Re: homosexual clergy – I have nothing against homosexuals. I do, however, have a lot against a homosexual in bishop’s clothing molesting seminarians while denouncing homosexuality as abomination. Power abuse and hypocrisy are the real issues here.
This account refers only to one man and is not indicative of your claim that the Church is “deeply infested with pedophiles and homosexuals.”

The study with which I am familiar was done in the US and showed that only a very small percentage of religous were involved in sexual abuse.
Re: abortion – it does not matter if abortion is legal or not, what does matter is how many abortions are actually done. Some people however mistakenly believe that making something illegal makes it disappear. Obviously, widespread acceptance of abortion hints at underlying social issues which are much deeper than legality and access to medical procedures. However, focusing discussion on the legality of abortion completely clouds this aspect.

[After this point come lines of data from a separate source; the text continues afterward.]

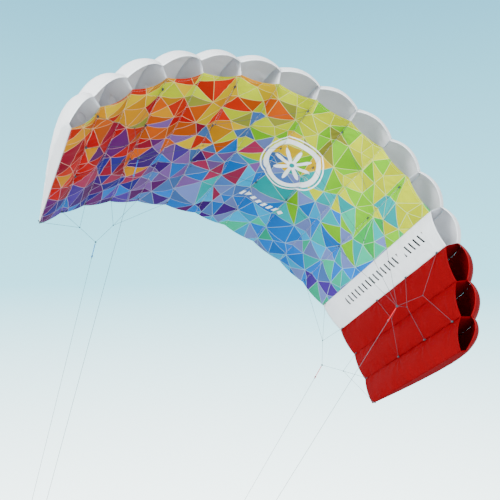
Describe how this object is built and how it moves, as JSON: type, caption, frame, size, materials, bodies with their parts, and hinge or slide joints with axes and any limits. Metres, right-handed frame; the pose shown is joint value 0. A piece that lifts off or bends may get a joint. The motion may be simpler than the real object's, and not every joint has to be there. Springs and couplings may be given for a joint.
{
  "type": "parafoil kite",
  "caption": "Ram-air parafoil kite with two fabric skins over sewn ribs, open intakes, a cascaded bridle, hinged trailing edges and flying lines.",
  "frame": {"origin": "on the lower skin at the centre plane of the wing, 40% of the centre chord behind the leading edge, under its centre of lift", "axes": "+X along the span towards the red tip, +Y along the chord towards the trailing edge, +Z out of the upper skin; the lines leave towards -Z"},
  "size_m": [2.6694, 2.2192, 2.7277],
  "materials": {
    "white_ripstop": "smooth coated ripstop",
    "red_ripstop": "smooth coated ripstop",
    "warm_mosaic": "printed ripstop, facet pattern in reds and oranges",
    "lime_mosaic": "printed ripstop, facet pattern in yellows and greens",
    "blue_mosaic": "printed ripstop, facet pattern in blues and violets",
    "bridle_cord": "braided",
    "line_cord": "braided",
    "red_cord": "braided",
    "blue_cord": "braided"
  },
  "bodies": {
    "wing": {"lower_panel_01": "warm_mosaic", "lower_panel_02": "warm_mosaic", "lower_panel_03": "warm_mosaic", "lower_panel_04": "warm_mosaic", "lower_panel_05": "warm_mosaic", "lower_panel_06": "lime_mosaic", "lower_panel_07": "lime_mosaic", "lower_panel_08": "lime_mosaic", "lower_panel_09": "lime_mosaic", "lower_panel_10": "blue_mosaic", "lower_panel_11": "blue_mosaic", "lower_panel_12": "white_ripstop", "lower_panel_13": "red_ripstop", "lower_panel_14": "red_ripstop", "lower_panel_15": "red_ripstop", "upper_panel_01": "white_ripstop", "upper_panel_02": "white_ripstop", "upper_panel_03": "white_ripstop", "upper_panel_04": "white_ripstop", "upper_panel_05": "white_ripstop", "upper_panel_06": "white_ripstop", "upper_panel_07": "white_ripstop", "upper_panel_08": "white_ripstop", "upper_panel_09": "white_ripstop", "upper_panel_10": "white_ripstop", "upper_panel_11": "white_ripstop", "upper_panel_12": "white_ripstop", "upper_panel_13": "red_ripstop", "upper_panel_14": "red_ripstop", "upper_panel_15": "red_ripstop", "end_rib_left": "white_ripstop", "end_rib_right": "red_ripstop", "plain_ribs": "white_ripstop", "bridled_ribs_left": "white_ripstop", "bridled_ribs_right": "white_ripstop", "front_bridle_left": "bridle_cord", "front_bridle_right": "bridle_cord", "middle_bridle_left": "bridle_cord", "middle_bridle_right": "bridle_cord", "rear_bridle_left": "bridle_cord", "rear_bridle_right": "bridle_cord"},
    "flap_left": {"flap_skins_left": "warm_mosaic", "flap_tails_left": "white_ripstop"},
    "brake_bridle_left": {"brake_fan_inner_left": "bridle_cord", "brake_fan_outer_left": "bridle_cord", "brake_mids_left": "bridle_cord"},
    "brake_pigtail_left": {"brake_pigtail_left": "blue_cord"},
    "brake_line_left": {"brake_line_left": "line_cord"},
    "main_pigtail_left": {"main_pigtail_left": "blue_cord"},
    "main_line_left": {"main_line_left": "line_cord"},
    "flap_right": {"flap_skins_right": "red_ripstop", "flap_tails_right": "white_ripstop"},
    "brake_bridle_right": {"brake_fan_inner_right": "bridle_cord", "brake_fan_outer_right": "bridle_cord", "brake_mids_right": "bridle_cord"},
    "brake_pigtail_right": {"brake_pigtail_right": "red_cord"},
    "brake_line_right": {"brake_line_right": "line_cord"},
    "main_pigtail_right": {"main_pigtail_right": "red_cord"},
    "main_line_right": {"main_line_right": "line_cord"}
  },
  "joints": [
    {"name": "flap_left", "type": "hinge", "parent": "wing", "child": "flap_left", "pos_m": [-0.60554, 0.41162, -0.18005], "axis": [-0.5601, -0.1456, -0.8155], "range_deg": [0, 18], "stiffness_Nm_per_rad": 0.6},
    {"name": "brake_bridle_left", "type": "hinge", "parent": "flap_left", "child": "brake_bridle_left", "pos_m": [-0.60231, 0.75407, -0.1851], "axis": [-0.5601, -0.1456, -0.8155], "range_deg": [-18.5, 0.5]},
    {"name": "brake_pitch_left", "type": "hinge", "parent": "brake_bridle_left", "child": "brake_pigtail_left", "pos_m": [-0.89, 0.7, -0.85], "axis": [1, 0, 0], "range_deg": [-10, 10]},
    {"name": "brake_sway_left", "type": "hinge", "parent": "brake_pigtail_left", "child": "brake_line_left", "pos_m": [-0.86338, 0.74754, -0.93271], "axis": [0, 1, 0], "range_deg": [-10, 10]},
    {"name": "main_pitch_left", "type": "hinge", "parent": "wing", "child": "main_pigtail_left", "pos_m": [-0.875, -0.2, -0.85], "axis": [1, 0, 0], "range_deg": [-10, 10]},
    {"name": "main_sway_left", "type": "hinge", "parent": "main_pigtail_left", "child": "main_line_left", "pos_m": [-0.85021, -0.13899, -0.92722], "axis": [0, 1, 0], "range_deg": [-10, 10]},
    {"name": "flap_right", "type": "hinge", "parent": "wing", "child": "flap_right", "pos_m": [0.60554, 0.41162, -0.18005], "axis": [-0.5601, 0.1456, 0.8155], "range_deg": [0, 18], "stiffness_Nm_per_rad": 0.6},
    {"name": "brake_bridle_right", "type": "hinge", "parent": "flap_right", "child": "brake_bridle_right", "pos_m": [0.60231, 0.75407, -0.1851], "axis": [-0.5601, 0.1456, 0.8155], "range_deg": [-18.5, 0.5]},
    {"name": "brake_pitch_right", "type": "hinge", "parent": "brake_bridle_right", "child": "brake_pigtail_right", "pos_m": [0.89, 0.7, -0.85], "axis": [1, 0, 0], "range_deg": [-10, 10]},
    {"name": "brake_sway_right", "type": "hinge", "parent": "brake_pigtail_right", "child": "brake_line_right", "pos_m": [0.8824, 0.7494, -0.93551], "axis": [0, 1, 0], "range_deg": [-10, 10]},
    {"name": "main_pitch_right", "type": "hinge", "parent": "wing", "child": "main_pigtail_right", "pos_m": [0.875, -0.2, -0.85], "axis": [1, 0, 0], "range_deg": [-10, 10]},
    {"name": "main_sway_right", "type": "hinge", "parent": "main_pigtail_right", "child": "main_line_right", "pos_m": [0.86832, -0.13697, -0.92926], "axis": [0, 1, 0], "range_deg": [-10, 10]}
  ],
  "couplings": [
    {"joint": "brake_bridle_left", "follows": "flap_left", "ratio": -1},
    {"joint": "brake_bridle_right", "follows": "flap_right", "ratio": -1}
  ]
}
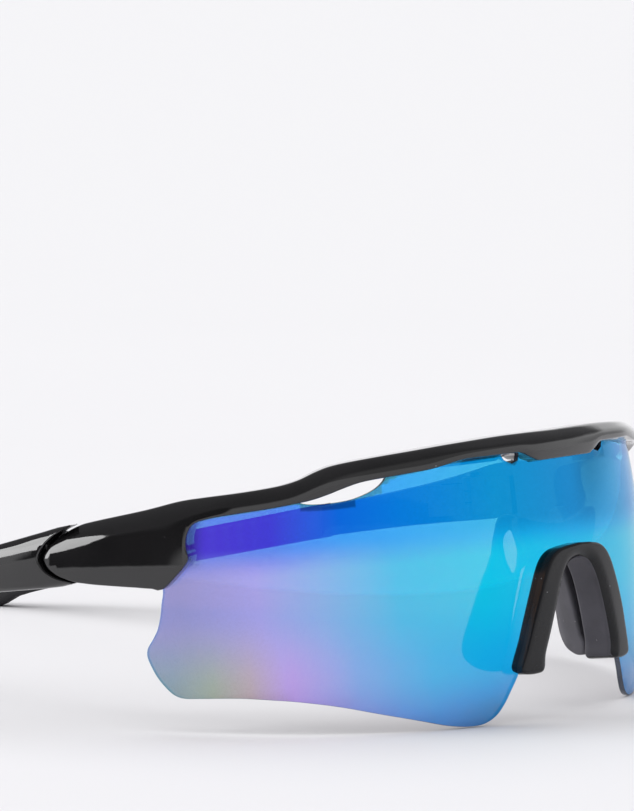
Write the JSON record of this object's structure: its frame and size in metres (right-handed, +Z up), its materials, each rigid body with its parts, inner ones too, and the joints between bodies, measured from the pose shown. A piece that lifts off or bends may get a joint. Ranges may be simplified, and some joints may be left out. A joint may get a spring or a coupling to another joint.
{
  "type": "wraparound sport sunglasses",
  "caption": "Wraparound shield sunglasses: mirrored one-piece lens under a brow frame, snap-in nose bracket with rubber pads, and folding temples with rubber ear socks.",
  "frame": {"origin": "on the surface the glasses stand on, under the middle of their box", "axes": "+X towards the wearer's left temple, +Y from the lens towards the ear tips, +Z up; the glasses lean 6 degrees, as they do when put down"},
  "size_m": [0.1456, 0.1922, 0.0519],
  "materials": {
    "frame_gloss": "polished black injection-moulded nylon",
    "lens_mirror": "polycarbonate with a blue-to-violet mirror coating, partly see-through",
    "nose_rubber": "matte dark grey rubber",
    "sock_rubber": "matte black rubber",
    "hinge_steel": "satin nickel-plated steel"
  },
  "bodies": {
    "front": {"brow_frame": "frame_gloss", "shield_lens": "lens_mirror", "nose_bracket": "frame_gloss", "nose_pad_right": "nose_rubber", "nose_pad_left": "nose_rubber", "hinge_leaf_front_right": "hinge_steel", "hinge_leaf_front_left": "hinge_steel", "hinge_screw_right": "hinge_steel", "hinge_screw_left": "hinge_steel"},
    "arm_right": {"temple_right": "frame_gloss", "ear_sock_right": "sock_rubber", "hinge_leaf_temple_right": "hinge_steel"},
    "arm_left": {"temple_left": "frame_gloss", "ear_sock_left": "sock_rubber", "hinge_leaf_temple_left": "hinge_steel"}
  },
  "joints": [
    {"name": "fold_right", "type": "hinge", "parent": "front", "child": "arm_right", "pos_m": [-0.0645, -0.02719, 0.02983], "axis": [0, -0.1045, -0.9945], "range_deg": [0, 84]},
    {"name": "fold_left", "type": "hinge", "parent": "front", "child": "arm_left", "pos_m": [0.0645, -0.02719, 0.02983], "axis": [0, 0.1045, 0.9945], "range_deg": [0, 98]}
  ]
}
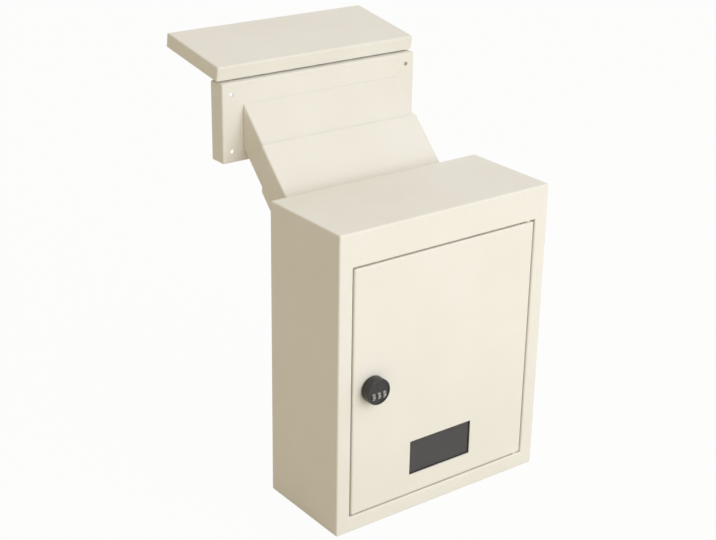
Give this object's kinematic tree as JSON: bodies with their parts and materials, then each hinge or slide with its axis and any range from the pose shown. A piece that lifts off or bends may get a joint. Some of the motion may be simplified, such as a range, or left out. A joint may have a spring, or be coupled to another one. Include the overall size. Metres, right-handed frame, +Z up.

The legality of abortion is a major issue because the law the way society expresses itself. If abortion is legal, then society is saying that it does not see a problem with killing unborn babies. Society is saying that unborn babies are not worthy of the protection accorded to members of that society.*
 
kama3 #26
Finally, the clergy will deride contraceptive morality all day long, while expressing a completely failure to understand where it comes from. Here’s a clue: reduced infant mortality. Since a child born today is virtually sure to survive into adulthood, there is no point in having large number of children.
An added failure to understand the evils of the contraceptive mentality, and that the birth dearth in the Western World, and former Communist block is drastically increasing the ratio of aged to the young and productive, who are necessary to support them.